Philosophy Videogames

Life, Chance, and Hearthstone

The past couple of posts have been sort of heavy. So hey, let’s have some fun. Here’s what’s been entertaining me lately: Hearthstone.

For the uninitiated, Hearthstone is a free card game where you build your deck from a pool of cards (there’s a base pool, but as you play and/or spend money on the game, you expand it) and use it to battle other players online. 

It’s a tactical game of building armies (and wiping them out with a well-placed spell), but the luck of the draw is what keeps drawing (sorry!) me in. 

I like games that balance preparation with chance. I love the way that they mirror life, and in a way, I see them as essential training for life: a way to practice not being resentful for bad circumstances, and making the best with what you’ve got. 

Of course, winning is preferable, but there’s a mature kind of satisfaction from knowing you’ve managed to push a losing hand pretty far into the game, too.

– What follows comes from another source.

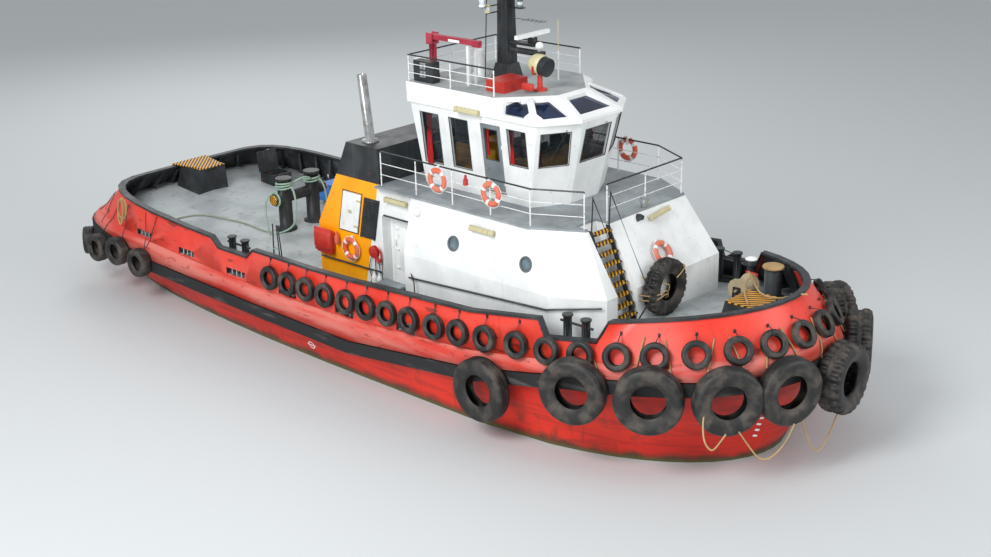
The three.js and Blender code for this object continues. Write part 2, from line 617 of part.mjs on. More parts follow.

Sure, if you start today and go against someone who’ve been collecting (or outright buying) cards for months, no amount of good fortune will prevent you from losing more games than you win. That’s also life. Some people have all they need to succeed right from the cradle, but most need to bid their time and build their resources over time until they can have a shot at doing something meaningful.

Entry into Hearthstone is an exercise in humility, then. That said, the game has never been more generous than today, throwing plenty of cards at new players, and providing an ample selection of single-player modes that do an excellent job at showing them the ropes.

Its cheerful exterior is clearly aimed at children, and I approve of this. It might just help the next generation build some backbone and feel just a little bit less entitled.

(Transparency disclaimer: if you use the link above and play until you reach level 20, I’ll get a handful of cards.)